2a. If you have the skills to do the engine mount transplant, you will note that lift kits supply brackets to lower the axle with relation to the engine cross member. By carefully measuring the differences between the 2nd and 4wd crossmembers, and the OEM axle brackets, it is possible to fabricate your own 2wd crossmember to TTB axle brackets.

3. There are 6 variants to the M5ODR-2 (not including 2wd vs 4wd)

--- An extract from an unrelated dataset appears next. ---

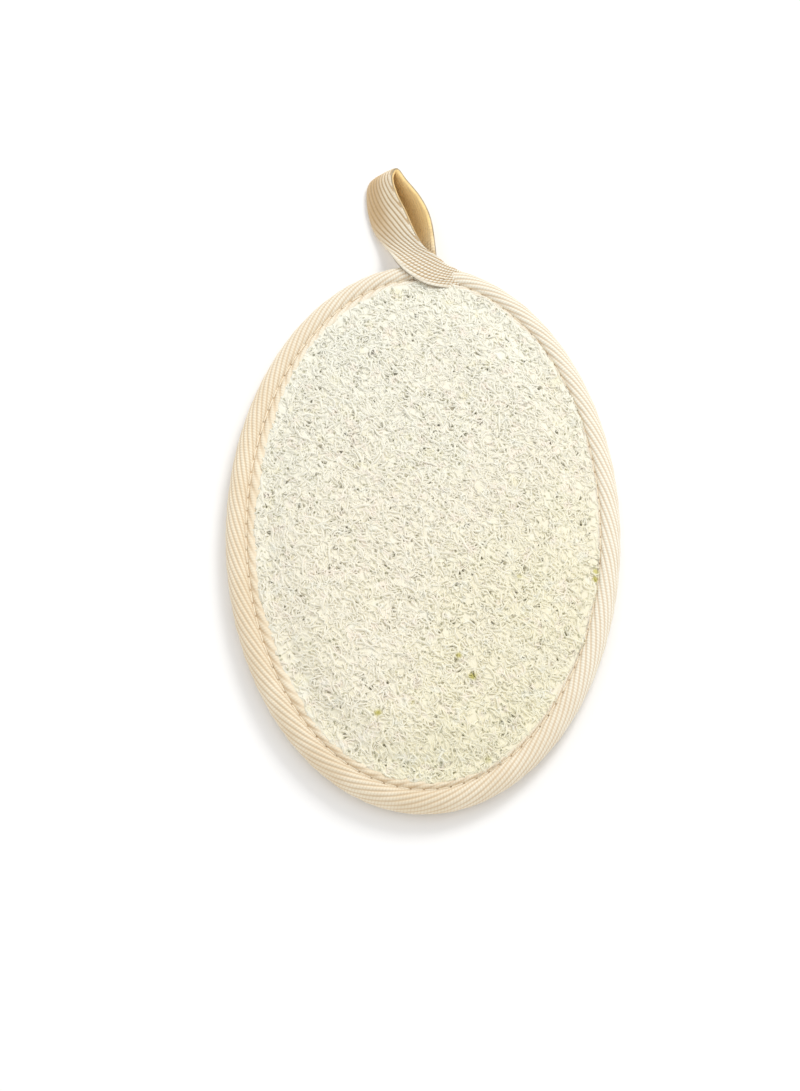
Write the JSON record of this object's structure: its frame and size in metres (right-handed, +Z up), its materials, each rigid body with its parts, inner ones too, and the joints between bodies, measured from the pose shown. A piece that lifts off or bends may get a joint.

i. The original 2wd one which uses 1/2" bolts to mount the transmission to a 302 (Windsor); fore shifter position​
ii. The later 2wd one which uses 12mm bolts to mount the transmission to a 3.8/3.9/4.2 (Essex block); aft shifter position​
The bolt pattern is the same, but 1/2" bolts for mounting to a 302 won't go through the 12mm holes. However, you can ream the holes out to 1/2". Just make sure you have the correct bolts - you don't want to ruin the block.​
iii,iv. And 4wd versions if the aforementioned.​
v.,vi 4.6 2 & 4wd versions of the transmission.​
The fore position puts the shifter when in 1/3/5 right against the dash; an Essex transmission and reaming the holes is the better option.​
p.s. don't forget to get the plate which goes between the block and transmission and seals off the transmission bell housing from water, grit and critters, your clutch will thank you​
p.p.s. Make sure the engine has a pilot bearing for a manual - your throw out bearing needs it.​
4. The 8.8 is a "nice to have": Both the 7.5 and 8.8 Ranger axles use 28 spline shafts. If you really want to convert to 8.8, get the Explorer axle with 31 spline axles (and disc brakes). <Match axle ratios goes without saying>

5. Lastly, as noted a full size Bronco's axles are very different from BII/Ranger. Also note there are Dana 28, Dana 35 and Dana 35 Hybrid (Dana 35 with Dana 28 guts) TTB axle under BII and Rangers (Ranger and BII TTB are same, rear axle is wider under BII and doesn't swap into Ranger). The Dana 35 is the one to look for.